The Home Office, which has long opposed the broad public use of end-to-end encryption (E2EE), continues to look at the issue narrowly. Its campaign fails to take into account the U.K. government’s own Information Commissioner’s Office (ICO)’s observation that “strongly encrypting communications strengthens online safety for children by reducing their exposure to threats such as blackmail.” In 2021, the ICO issued a report analyzing the use of end-to-end encryption, noting:

Positioning E2EE and online safety as being in inevitable opposition is a false dichotomy. Instead what is needed is an approach that seeks to reconcile the different demands whilst recognising the need to create a safe online ecosystem for all users. The challenge is to create tailored and proportionate responses to the issues that manifest without unduly interfering with the wider benefits that E2EE provides or the rights and freedoms of wider society. It is vital that one form of online safety is not traded off for another.

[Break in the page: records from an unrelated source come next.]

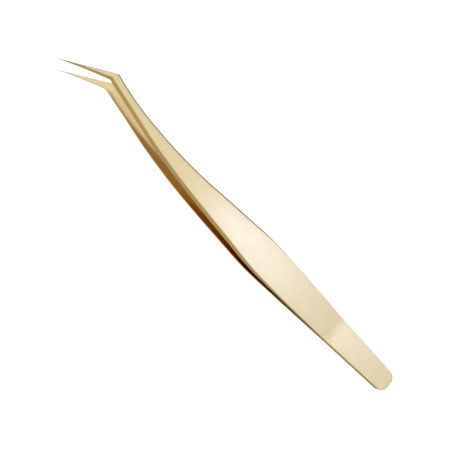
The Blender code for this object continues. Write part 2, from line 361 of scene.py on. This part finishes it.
def draw_point(strip, ring):
    """Rounds the needle's end off with rings that draw in to one vertex."""
    middle = sum((v.co for v in ring), Vector()) / len(ring)
    ahead = (lying.to_3x3() @ Vector((1.0, PRONG_RISE / (LENGTH - BEND_X), 0.0))).normalized()
    reach = ahead * 0.5 * POINT_WIDTH * MM
    last = ring
    for n in range(1, POINT_STEPS):
        angle = 0.5 * math.pi * n / POINT_STEPS
        drawn = [strip.like(middle + (v.co - middle) * math.cos(angle) + reach * math.sin(angle), v)
                 for v in ring]
        strip.bridge(last, drawn)
        last = drawn
    tip = strip.like(middle + reach, ring[0])
    for n in range(len(last)):
        strip.bm.faces.new((last[n], last[(n + 1) % len(last)], tip))


def make_arm(name, flip):
    strip = Strip(flip)
    rings = [strip.ring(ring_of(station, inner_height, CROWN), station.along)
             for station in arm_stations()]
    for first, second in zip(rings, rings[1:]):
        strip.bridge(first, second)
    strip.end_wall(rings[0], len(arm_side(0.0)))
    draw_point(strip, rings[-1])
    return strip.finish(name)


def wire(tree, kind, inputs=None, **settings):
    """A new node; an input given as another node's output socket is linked, any other is set."""
    made = tree.nodes.new("ShaderNode" + kind)
    for key, value in settings.items():
        setattr(made, key, value)
    for key, value in (inputs or {}).items():
        if isinstance(value, bpy.types.NodeSocket):
            tree.links.new(value, made.inputs[key])
        else:
            made.inputs[key].default_value = value
    return made


def math_node(tree, operation, *values):
    return wire(tree, "Math", dict(enumerate(values)), operation=operation).outputs[0]


def written(tree, name):
    return wire(tree, "Attribute", attribute_name=name).outputs["Fac"]


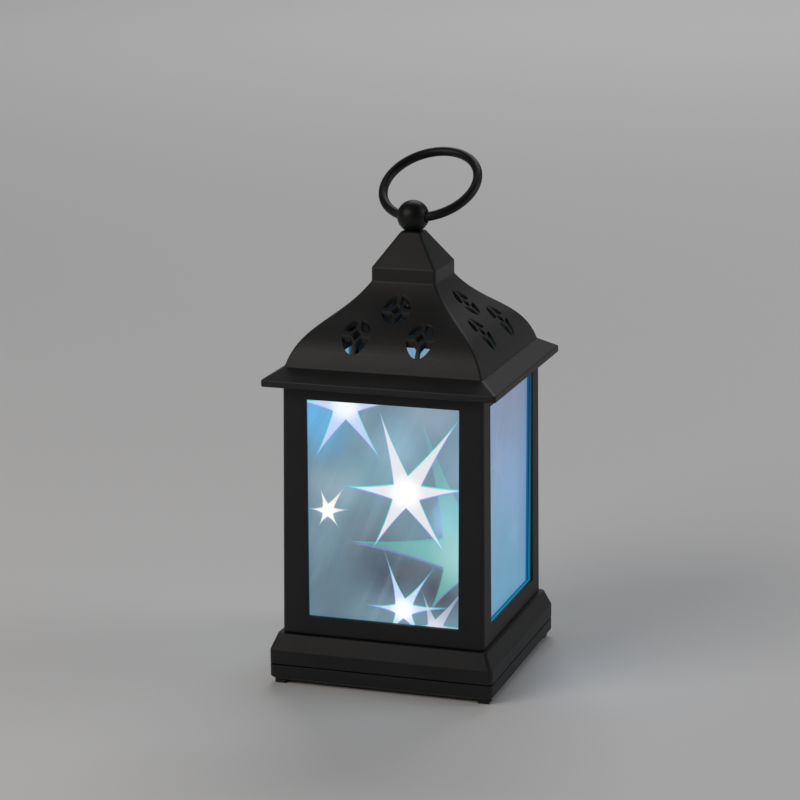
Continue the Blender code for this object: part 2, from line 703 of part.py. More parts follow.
def bottom_lid(material):
    half = PLINTH_WIDTH / 2
    bm = bmesh.new()
    sections = [
        square_section(half - LID_CHAMFER, PLINTH_CORNER / 2, LID_BOTTOM),
        square_section(half, PLINTH_CORNER, LID_BOTTOM + LID_CHAMFER),
        square_section(half, PLINTH_CORNER, LID_TOP),
    ]
    add_loft(bm, sections)
    lid = build("bottom_lid", bm, material)

    bm = bmesh.new()
    levels = (LID_FLOOR_TOP, LID_TOP + LID_SPIGOT_RISE)
    add_loft(bm, [square_section(LID_SPIGOT, PLINTH_CORNER / 2, z) for z in levels])
    join(lid, bm)
    bm = bmesh.new()
    low, high = LID_FLOOR_TOP, LID_TOP + 2 * LID_SPIGOT_RISE
    add_box(bm, (-LID_HOLLOW, -LID_HOLLOW, low), (LID_HOLLOW, LID_HOLLOW, high))
    cut(lid, bm)

    box_x, box_y = BOX_HALF_X + BOX_WALL, BOX_HALF_Y + BOX_WALL
    well = LID_SCREW[0] / 2 + FIT
    root = LID_BOTTOM + LID_FLOOR / 2
    bm = bmesh.new()
    add_box(bm, (-box_x, -box_y, root), (box_x, box_y, BOX_TOP_INSIDE + BOX_WALL))
    for x, y in corner_places(*LID_SCREW_PLACE):
        add_rod(bm, well + BOSS_WALL, (x, y, root), (x, y, LID_TOP - FIT))
    post = shank_hole(BOARD_SCREW) + BOSS_WALL / 2
    for x in (-BOARD_SCREW_PLACE, BOARD_SCREW_PLACE):
        start, end = (x, SWITCH_PLACE, root), (x, SWITCH_PLACE, BOARD_BOTTOM - FIT)
        add_rod(bm, post, start, end, SMALL_SIDES)
    join(lid, bm)
    bm = bmesh.new()
    ledge_x, ledge_y = DOOR_HALF_X + FIT + BOX_WALL, DOOR_HALF_Y + FIT + BOX_WALL
    ledge_top = LID_BOTTOM + DOOR_THICKNESS + FIT + DOOR_LEDGE
    add_box(bm, (-ledge_x, -ledge_y, root), (ledge_x, ledge_y, ledge_top))
    join(lid, bm)
    bm = bmesh.new()
    cheek = DOOR_HALF_X + HINGE_PIN_LENGTH + FIT + BOX_WALL
    cheek_top = HINGE_Z + HINGE_PIN_DIAMETER / 2 + FIT + BOX_WALL
    reach = HINGE_RISE + FIT
    low, high = (-cheek, HINGE_Y - 2 * reach, root), (cheek, HINGE_Y + reach + BOX_WALL, cheek_top)
    add_box(bm, low, high)
    add_latch_well(bm, BOX_WALL)
    join(lid, bm)

    bm = bmesh.new()
    add_box(bm, (-BOX_HALF_X, -BOX_HALF_Y, LID_BOTTOM), (BOX_HALF_X, BOX_HALF_Y, BOX_TOP_INSIDE))
    cut(lid, bm)
    bm = bmesh.new()
    edge_x, edge_y = DOOR_HALF_X + FIT, DOOR_HALF_Y + FIT
    low, high = LID_BOTTOM - FIT, LID_BOTTOM + DOOR_THICKNESS + FIT
    add_box(bm, (-edge_x, -edge_y, low), (edge_x, edge_y, high))
    cut(lid, bm)
    bm = bmesh.new()
    add_rod(bm, reach, (-edge_x, HINGE_Y, HINGE_Z), (edge_x, HINGE_Y, HINGE_Z))
    cut(lid, bm)
    bm = bmesh.new()
    pin_end = DOOR_HALF_X + HINGE_PIN_LENGTH + FIT
    pin_hole = HINGE_PIN_DIAMETER / 2 + FIT
    add_rod(bm, pin_hole, (-pin_end, HINGE_Y, HINGE_Z), (pin_end, HINGE_Y, HINGE_Z), SMALL_SIDES)
    cut(lid, bm)
    bm = bmesh.new()
    add_latch_well(bm, 0)
    cut(lid, bm)

    bm = bmesh.new()
    socket = FOOT_SIZE / 2 + FIT
    low, high = LID_BOTTOM - FIT, LID_BOTTOM + FOOT_SOCKET
    for x, y in foot_places():
        add_box(bm, (x - socket, y - socket, low), (x + socket, y + socket, high))
    for x, y in corner_places(*LID_SCREW_PLACE):
        add_rod(bm, well, (x, y, LID_BOTTOM - FIT), (x, y, lid_screw_seat()))
    slot_x = (SWITCH_TRAVEL + SWITCH_KNOB[0]) / 2 + FIT
    slot_y = SWITCH_KNOB[1] / 2 + FIT
    low, high = LID_BOTTOM - FIT, LID_FLOOR_TOP + FIT
    add_box(bm, (-slot_x, SWITCH_PLACE - slot_y, low), (slot_x, SWITCH_PLACE + slot_y, high))
    cut(lid, bm)
    bm = bmesh.new()
    for x, y in corner_places(*LID_SCREW_PLACE):
        add_rod(bm, shank_hole(LID_SCREW), (x, y, LID_BOTTOM), (x, y, LID_TOP + FIT), SMALL_SIDES)
    for x in (-BOARD_SCREW_PLACE, BOARD_SCREW_PLACE):
        start = (x, SWITCH_PLACE, BOARD_TOP - BOARD_SCREW[3] - FIT)
        add_rod(bm, shank_hole(BOARD_SCREW), start, (x, SWITCH_PLACE, BOARD_TOP), SMALL_SIDES)
    width, reach_out, depth = FINGER_NOTCH
    angles = [math.pi * i / SMALL_SIDES for i in range(SMALL_SIDES + 1)]
    outline = [(width / 2 * math.cos(a), -DOOR_HALF_Y - reach_out * math.sin(a)) for a in angles]
    add_prism(bm, outline, LID_BOTTOM - FIT, LID_BOTTOM + depth)
    cut(lid, bm)
    return lid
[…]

Exactly. But the Home Office is assuming that most people won’t know the ins and outs of end-to-end encryption and will be swayed by the understandably emotional issue of keeping children safe. This means forgoing a chance to move to a careful, thoughtful discussion of the trade-offs involved in securing a society highly dependent on digitized communications and stored data. 

And it’s not only the U.K. Home Office that’s wearing such blinders. Last week the Senate Judiciary Committee unanimously voted out of committee a bill, Eliminating Abusive and Rampant Neglect of Interactive Technologies (EARN IT) Act, that would decrease public safety and national security in the name of “protecting children.” It’s seeking to do so through Section 230 of the Communications Decency Act, a critical section of this law that generally shields websites and platforms from liability for third-party content, such as users’ posts. That legal protection provided to hosts and websites has enabled the spectacular growth of many of the internet companies we use daily.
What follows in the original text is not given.